<<<<
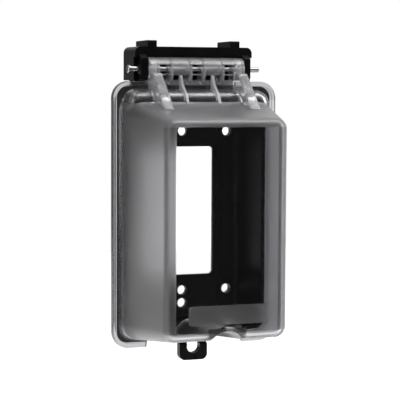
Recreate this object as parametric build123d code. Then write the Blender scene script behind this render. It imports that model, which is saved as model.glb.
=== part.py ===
from build123d import *
import os

# Weatherproof cover for one outlet that stays shut over a plugged-in cord.
# A moulded tray screws over a wall box, a deep clear lid swings on a steel pin
# above it, and a foam gasket seals the tray to the wall.
#
# X runs to the viewer's right and Z runs up. The origin lies on the wall, midway
# between the two screws of the wall box. "Depth" is the distance in front of the
# wall, so a depth of 20 lies at Y = -20.

# Wall box and device that the tray fits
box_screw_spacing = 83.34
plate_screw_spacing = 96.84
corner_screw_across = 48.6
corner_screw_up = 83.2
screw_hole_radius = 2.45
screw_countersink = 0.6
countersink_widening = 1.2
window_width = 33.4
window_height = 67.0
window_corner = 2.0

# Lid flange
lid_width = 88.0
lid_top = 67.3
lid_bottom = -67.1
lid_corner = 8.4
flange_back = 20.6
flange_thick = 2.0
flange_margin = 3.8
lip_width = 2.2
lip_rise = 0.9
lip_rounding = 0.45
root_bevel = 0.9
flange_front = flange_back + flange_thick
lip_front = flange_front + lip_rise

# Lid bubble, whose faces are placed by their distance from the flange's edges
lid_depth = 69.5
lid_wall = 2.1
bubble_top_drop = 7.7
bubble_corner_at_flange = 8.0
front_side_inset = 13.1
front_top_drop = 18.1
front_bottom_rise = 9.5
front_corner = 5.4
front_rounding = 4.3
shoulder_front = 32.5
shoulder_top_drop = 3.9
shoulder_height = 77.6
shoulder_fall = 1.0
shoulder_inset = 0.6
shoulder_corner = 7.0
shoulder_rounding = 4.5
least_rounding = 0.5
label_half_width = 20.1
label_height = 9.3
label_place = 7.8
label_corner = 1.5
label_rise = 0.5
bubble_half_width = lid_width / 2 - flange_margin
bubble_top_at_flange = lid_top - bubble_top_drop
bubble_bottom_at_flange = lid_bottom + flange_margin
front_half_width = lid_width / 2 - front_side_inset
front_top = lid_top - front_top_drop
front_bottom = lid_bottom + front_bottom_rise
shoulder_top = lid_top - shoulder_top_drop
label_bottom = front_bottom + label_place

# Finger groove under the lid
groove_radius = 9.4
groove_rise = 7.6
groove_slope = 0.051

# Hinge
pin_depth = 20.5
pin_above_lid = 6.1
pin_radius = 1.36
pin_projection = 4.0
pin_head_radius = 2.0
pin_head_thick = 1.2
pin_neck_radius = 1.57
pin_neck_gap = 0.1
pin_end_chamfer = 0.35
pin_seat_clearance = 0.02
pin_running_clearance = 0.06
pin_height = lid_top + pin_above_lid

# Barrel of the lid, a thin skin over the pin with webs that carry it
barrel_radius = 6.0
barrel_half_width = 25.4
barrel_back = 3.2
barrel_skin = 1.7
barrel_skin_foot = 3.0
barrel_foot_rise = 0.8
web_thick = 1.3
web_lobe_radius = 5.4
web_lobe_depth = 0.6
web_lobe_drop = 2.4
hinge_window_width = 5.8
hinge_window_height = 4.7
hinge_window_pitch = 17.3
rib_thick = 1.3
rib_place = 8.55
brace_top_drop = 2.1
brace_back = 4.0
rib_top_depth = 24.8
rib_kink_depth = 27.4
rib_kink_drop = 1.8
rib_bend_depth = 33.4
rib_bend_drop = 6.6
rib_reach = 36.4
arm_top_depth = 30.4
arm_bevel_depth = 31.6
arm_bevel_rise = 2.7
arm_bend_depth = 40.6
arm_bend_drop = 5.9
arm_reach = 49.5
arm_rounding = 0.8
arm_width = barrel_half_width - hinge_window_pitch - hinge_window_width / 2

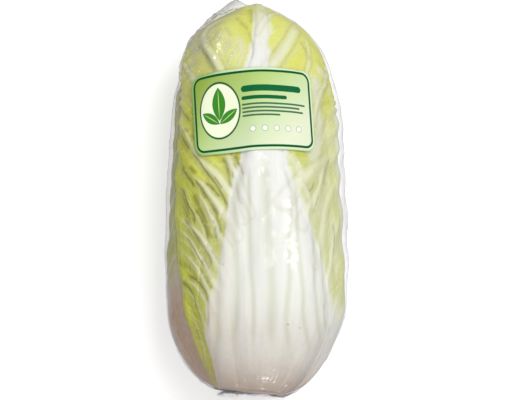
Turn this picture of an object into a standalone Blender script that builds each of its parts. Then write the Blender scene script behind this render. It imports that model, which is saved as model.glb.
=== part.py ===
"""A napa cabbage head, cut and wrapped in clear film with a paper label, lying on its side.

+Y runs from the cut stem to the crown, +Z is up, and the front leaf faces up. Lengths are in metres.
The head is drawn on a chart, a straight body with a rounded crown and a rounded butt.
A place on the chart is a direction out from the head's axis and a station along that axis.
Each leaf lies on the ones inside it, at a height over the heart that their thicknesses add up to.
"""
import math
from collections import namedtuple

import bpy
import numpy as np
from mathutils.bvhtree import BVHTree

# Chart of the heart
CORE_RADIUS = 0.047
BODY_LENGTH = 0.146
AXIS = np.array([0.0, 1.0, 0.0])

# Shape of the heart once the head has grown and lies down
WIDTH_SCALE = 0.985
THICKNESS_SCALE = 0.89
CROWN_STRETCH = 1.295
WAIST = 0.05
WAIST_START, WAIST_END = 0.040, 0.170
BUTT_TAPER = 0.09
TAPER_START, TAPER_END = 0.020, -0.040
FLAT_DEPTH = 0.030
FLAT_RANGE = 0.016
FLAT_SHARE = 0.35
SAG = 0.0034
SAG_START, SAG_END = 0.0, 0.120
PLACE = np.array([-0.0023, -0.0819, 0.0562])

# Leaves
OUTER_LEAVES = 6
GOLDEN_TURN = math.radians(137.508)
FRONT_TURN = math.radians(81.5)
CAP_TILT = math.radians(35)
BLADE = 0.0009
VEIN = 0.0010
RUFFLE = 0.0013
GROOVE = 0.0014
LEAF_GAP = 0.00125
HEART_GAP = 0.0018
COVER_SPREAD = math.radians(16)
MASK_START, MASK_END = 0.006, 0.030
CUT_ANGLE = math.radians(52.5)
TIP_WIDTH = 0.02
VEIN_RISE = 0.058
VEIN_CURVE = 1.15
RISE_GROWN, RISE_FADES = 0.35, 0.45
BUTT_SHARE, BODY_SHARE = 0.16, 0.66

# Stem
STEM_RADIUS = 0.0290
STEM_REACH = 0.0645
STEM_RINGS = ((0.45, 0.0), (0.93, 0.0), (0.99, 0.0015))
PITH_DEPTH = 0.0006
HEART_COLUMNS = 28

# Film
FILM = 0.0007
FILM_SLACK = 0.0003
FILM_COLUMNS = 36
MOUTH_ANGLE = math.radians(79)
MOUTH_SHIFT = np.array([-0.010, 0.0, -0.006])
NECK_RADIUS, NECK_REACH = 0.0060, 0.0675
TAIL_RADIUS, TAIL_REACH = 0.0090, 0.0702
EAR_TURN, EAR_STATION = math.radians(128), 0.201
EAR_HEIGHT = 0.011

# Label
LABEL_WIDTH, LABEL_HEIGHT = 0.098, 0.062
LABEL_CORNER = 0.0095
LABEL_THICKNESS = 0.0005
LABEL_GAP = 0.0008
LABEL_X, LABEL_Y = -0.0010, 0.0528
LABEL_TURN = math.radians(3.5)
LABEL_BEND = 0.062

Leaf = namedtuple("Leaf", "name turn left right rib_height rib_width rib_centre tip ribs blade rows")


def smoothstep(low, high, value):
    share = np.clip((value - low) / (high - low), 0, 1)
    return share * share * (3 - 2 * share)


def curve_through(points, position):
    """Value at `position` of a smooth curve through (position, value) points."""
    places, values = np.array(points, dtype=float).T
    slopes = np.gradient(values, places)
    position = np.clip(position, places[0], places[-1])
    span = np.clip(np.searchsorted(places, position) - 1, 0, len(places) - 2)
    width = places[span + 1] - places[span]
    share = (position - places[span]) / width
    fall = (1 + 2 * share) * (1 - share) ** 2
    start = share * (1 - share) ** 2 * width * slopes[span]
    end = share**2 * (share - 1) * width * slopes[span + 1]
    return fall * values[span] + (1 - fall) * values[span + 1] + start + end


def grown(points):
    """Points of the chart's heart, moved to where they are in the grown head as it lies."""
    x, y, z = points[..., 0], points[..., 1], points[..., 2]
    taper = BUTT_TAPER * smoothstep(-TAPER_START, -TAPER_END, -y)
    width = WIDTH_SCALE - WAIST * smoothstep(WAIST_START, WAIST_END, y) - taper
    stretched = np.where(y > BODY_LENGTH, BODY_LENGTH + (y - BODY_LENGTH) * CROWN_STRETCH, y)
    height = z * (THICKNESS_SCALE - taper)
    depth = np.clip(-height - FLAT_DEPTH, 0, None)
    underneath = smoothstep(0, FLAT_RANGE, depth)
    height = height + FLAT_SHARE * depth * underneath - SAG * underneath * smoothstep(SAG_START, SAG_END, y)
    return np.stack([x * width, stretched, height], axis=-1) + PLACE


def head_points(direction, station, height):
    """Points at `height` over the grown heart, straight out from its surface."""
    core = CORE_RADIUS * direction + station[..., None] * AXIS
    step = 1e-5
    slopes = [(grown(core + step * side) - grown(core - step * side)) / (2 * step) for side in np.eye(3)]
    outward = np.linalg.solve(np.stack(slopes, axis=-2), direction[..., None])[..., 0]
    outward /= np.linalg.norm(outward, axis=-1, keepdims=True)
    return grown(core) + height[..., None] * outward


def facing_axes(turn):
    """The way a leaf faces, and the way across it."""
    facing = np.array([math.cos(turn), 0.0, math.sin(turn)])
    across = np.array([math.sin(turn), 0.0, -math.cos(turn)])
    return facing, across


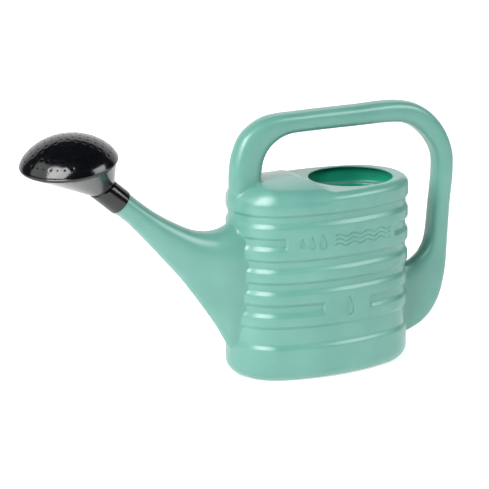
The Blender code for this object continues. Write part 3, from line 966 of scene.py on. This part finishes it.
def white_sweep():
    """White board that bends up behind the can, bright enough to burn out to white."""
    width, depth, rise, bend = 3.2, 2.3, 2.75, 0.7
    profile = [(-1.0, 0.0), (depth - bend, 0.0)]
    for angle in np.radians(np.linspace(-80.0, 0.0, 9)):
        profile.append((depth - bend + bend * math.cos(angle), bend + bend * math.sin(angle)))
    profile.append((depth, rise))
    points = [tuple(in_view(side, away, up)) for side in (-width, width) for away, up in profile]
    size = len(profile)
    faces = [(i, i + 1, size + i + 1, size + i) for i in range(size - 1)]
    mesh = bpy.data.meshes.new("white_sweep")
    mesh.from_pydata(points, [], faces)
    mesh.shade_smooth()
    made, tree, shader, place = blank_material("studio_white")
    shader.inputs["Base Color"].default_value = srgb("#F0F0F0")
    shader.inputs["Roughness"].default_value = 0.9
    shader.inputs["Emission Color"].default_value = (1.0, 1.0, 1.0, 1.0)
    shader.inputs["Emission Strength"].default_value = 0.5
    new_object("white_sweep", mesh, made)


def softbox(name, azimuth, elevation, distance, size, radiance):
    """Rectangular lamp aimed at the can. Azimuth runs from straight behind it, rightwards positive."""
    turn, lift = math.radians(azimuth), math.radians(elevation)
    flat = distance * math.cos(lift)
    place = in_view(flat * math.sin(turn), flat * math.cos(turn), 0.15 + distance * math.sin(lift))
    lamp = bpy.data.lights.new(name, "AREA")
    lamp.shape = "RECTANGLE"
    lamp.size, lamp.size_y = size
    lamp.energy = radiance * math.pi * size[0] * size[1]
    obj = bpy.data.objects.new(name, lamp)
    bpy.context.collection.objects.link(obj)
    obj.location = place
    obj.rotation_euler = (Vector((0.0, 0.0, 0.15)) - place).to_track_quat("-Z", "Y").to_euler()


def studio():
    """White sweep, a tall softbox to the left of the camera and a narrow one on the right."""
    scene = bpy.context.scene
    scene.view_settings.view_transform = "Standard"
    white_sweep()
    world = bpy.data.worlds.new("studio_air")
    scene.world = world
    world.use_nodes = True
    background = world.node_tree.nodes["Background"]
    background.inputs["Color"].default_value = (1.0, 1.0, 1.0, 1.0)
    background.inputs["Strength"].default_value = 0.05
    softbox("left_softbox", -146.0, 35.0, 2.0, (1.25, 1.4), 10.0)
    softbox("left_fill", -116.0, 30.0, 2.2, (2.2, 1.6), 1.7)
    softbox("right_softbox", 109.0, 30.0, 2.0, (1.15, 1.0), 6.5)


def camera():
    """Long lens from the spout's side, a little above the can."""
    roll, distance = math.radians(-0.58), 2.954
    middle = sum((Vector(corner) for corner in cad_box), Vector()) / 2.0
    aim = middle + Vector((-2.5, 0.0, 1.06)) * MM
    back = in_view(0.0, -math.cos(VIEW_ELEVATION), math.sin(VIEW_ELEVATION))
    data = bpy.data.cameras.new("camera")
    data.lens = 185.8
    data.sensor_width = 36.0
    obj = bpy.data.objects.new("camera", data)
    bpy.context.collection.objects.link(obj)
    obj.location = aim + back * distance
    obj.rotation_mode = "QUATERNION"
    obj.rotation_quaternion = Quaternion(back, roll) @ (-back).to_track_quat("-Z", "Y")
    bpy.context.scene.camera = obj


def build():
    mint = blow_moulded_polyethylene()
    black = gloss_moulded_polyethylene()

    can = can_skin(mint)
    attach(can, "can")
    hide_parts("tank", "handle", "spout")

    liner = liner_skin(black)
    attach(liner, "liner")
    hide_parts("socket_liner")

    body = rose_body_skin(black)
    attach(body, "rose")
    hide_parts("rose_body")

    face = rose_face_skin(black)
    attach(face, "face")
    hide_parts("rose_face")

    studio()
    camera()


build()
>>>>
WHAT IS ASKED – Within the listing above, locate the line containing "Turn this picture" and the line containing "AXIS = np.array([0.0, 1.0, 0.0])". Reproduce those two lines and all lines between them exactly, with nothing added.

ANSWER BELOW –
Turn this picture of an object into a standalone Blender script that builds each of its parts. Then write the Blender scene script behind this render. It imports that model, which is saved as model.glb.
=== part.py ===
"""A napa cabbage head, cut and wrapped in clear film with a paper label, lying on its side.

+Y runs from the cut stem to the crown, +Z is up, and the front leaf faces up. Lengths are in metres.
The head is drawn on a chart, a straight body with a rounded crown and a rounded butt.
A place on the chart is a direction out from the head's axis and a station along that axis.
Each leaf lies on the ones inside it, at a height over the heart that their thicknesses add up to.
"""
import math
from collections import namedtuple

import bpy
import numpy as np
from mathutils.bvhtree import BVHTree

# Chart of the heart
CORE_RADIUS = 0.047
BODY_LENGTH = 0.146
AXIS = np.array([0.0, 1.0, 0.0])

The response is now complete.